Al Mezan Calls for Intervention to End Tunnels’ Catastrophe Eight Persons Died in Rafah Tunnels in Last Two Days Bringing Death Toll to 100 since 2006

Date published: 28th July 2009

Source: Al Mezan Center for Human


According to information obtained by Al Mezan Centre’s field researchers, eight Palestinians died in the last two days in two different incidents in tunnels in the southern Gaza town of Rafah. In one incident, fuel leaked in a tunnel and in the second the tunnel collapsed while workers were inside it. This raises the number of victims of the tunnel industry to 100 deaths; 39 of whom died in 2009 alone. Another 121 people have been wounded.

At approximately 5:00am on Thursday 28 July 2009, the dead body of Ayman Jamal Abu Samak, 23, from Tel As-Sultan neighborhood in Rafah, was admitted at An-Najar Hospital in Rafah. Medical sources reported that the deceased died due to suffocation after a tunnel collapsed while he was inside it near Yebna neighborhood at the border line south of Rafah refugee camp.

In the morning hours on Monday 27 July 2009, civil defense teams found the bodies of Mohammed Mahmoud Al-Moghyyar, 36, Yousif Hamdan Mo’amar, 24, Tareq Ibrahem Keshta, 19, and Tareq Sameer Keshta, 19. The civil defense also rescued six others who sustained light to serious wounds in the fuel leakage incident. At approximately 2:30pm on the same day, the civil defense found the bodies of Tamer Ramdan As-Sayid Faraj, 24 and Issa Mohammed Al-Kissi, 24, in the same tunnel. At approximately 1:00pm on Sunday 26 July 2009, the civil defense found the dead body of Sami Saeed Keshta, 23, who had suffocated to death due to fuel leakage inside a tunnel near the Salah ad-Din Gate, west of Al-Brazil neighborhood at the border line between Rafah and Egypt. In addition, two other persons were rescued from the same tunnel. According to Al Mezan’s investigations, the leakage occurred at approximately 3am of the same day in a tunnel near the one in which these people died. Two persons died due to the fuel leakage in this tunnel.

Al Mezan Centre for Human Rights expresses its deep sorrow for the high number of victims in these incidents. Most of the people who work in tunnels come from very poor backgrounds and their circumstances have forced them to undertake this kind of work to provide for their families under the difficult socio-economic conditions that are caused by the Israeli siege on Gaza.
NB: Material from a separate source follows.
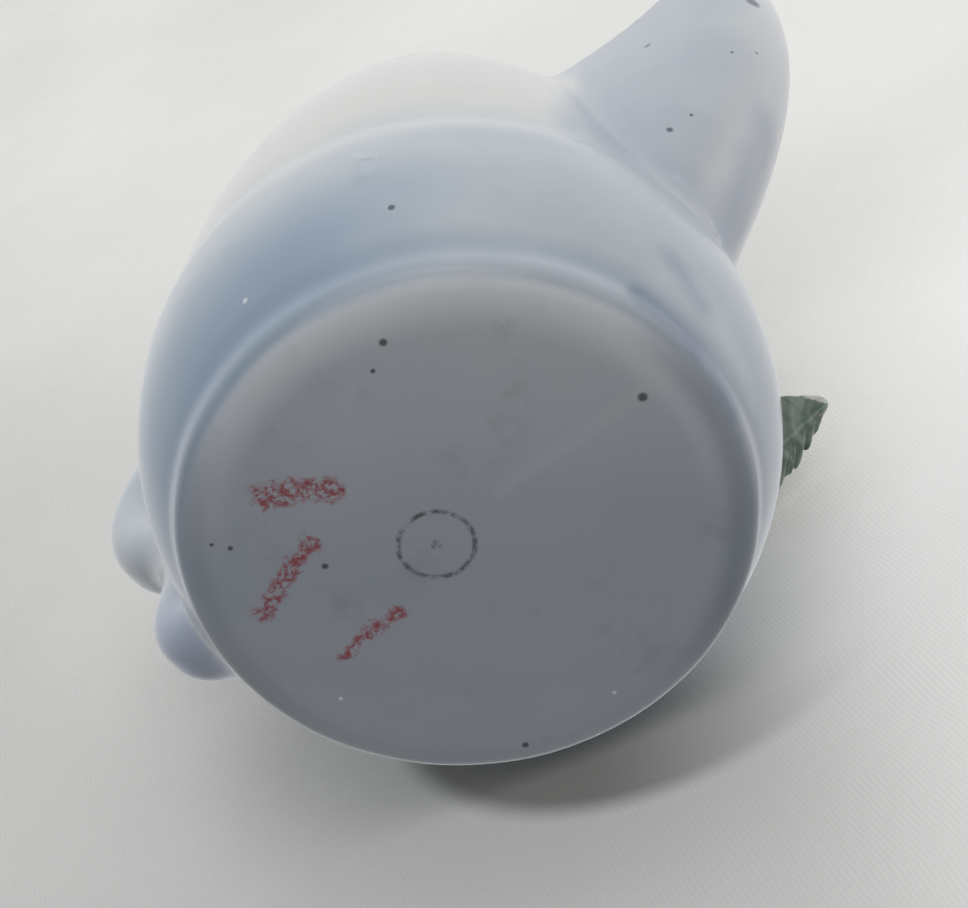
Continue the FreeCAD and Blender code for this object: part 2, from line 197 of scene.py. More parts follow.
CAVITY = outline_points([
    (0.0, FLOOR_HEIGHT),
    (FLOOR_RADIUS, FLOOR_HEIGHT, CAVITY_CURVE),
    (BELLY_RADIUS - WALL, BELLY_HEIGHT, SHOULDER_CURVE - WALL),
    (SHOULDER_RADIUS - WALL, SHOULDER_HEIGHT, NECK_CURVE - WALL),
    (RIM_RADIUS - WALL, RIM_TOP - WALL / 2),
    (RIM_RADIUS - WALL, ABOVE),
    (0.0, ABOVE),
])


def line_distance(x, z, start, end):
    run = end - start
    share = np.clip(((x - start[0]) * run[0] + (z - start[1]) * run[1]) / (run @ run), 0, 1)
    return np.hypot(x - start[0] - share * run[0], z - start[1] - share * run[1])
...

Nevertheless, Al Mezan re-asserts that the smuggling tunnels are illegal.

It should be noted that the tight siege imposed by the Israeli Occupation Forces (IOF) on the Gaza Strip, which prevents the free movement of the commodities and humanitarian supplies, has driven the tunnel industry in Gaza, which has prospered in response to the sharp lack of essential goods in Gaza. The siege represents a form of unlawful collective punishment of the entire population of Gaza and has seriously harmed their human rights while the international community has remained silence.

As tunnels represent an inevitable alternative for society to attempt to deal with the impact of the Israeli siege, Al Mezan has expected that the Government in Gaza would monitor and regulate this industry; including by taking measures to protect the life, safety and wellbeing of those who work in it. Until this industry is abolished, the Government must ensure that all the necessary safety measures and equipment needed for quick rescue operations are in place. The Government is also responsible for monitoring the quality and prices of the goods that enter the Gaza Strip. Al Mezan finds it incomprehensible that the authorities have not made any significant efforts to regulate this industry despite the very high death rates it causes and the very high prices of the goods that enter Gaza even when goods are available in the market. The authorities in Gaza are also responsible for monitoring and preventing the widespread cases of fraud in this industry

Therefore, Al Mezan Centre calls on the Gaza Government to take immediate steps to act upon the obligations it owes to Palestinian citizens in Gaza. The tunnels’ catastrophe must end. If shutting it off entirely does not seem objectively attainable now, the authorities, at minimum, are responsible for taking all the necessary measures to protect its workers and the entire population from the consequences of the lack of its regulation.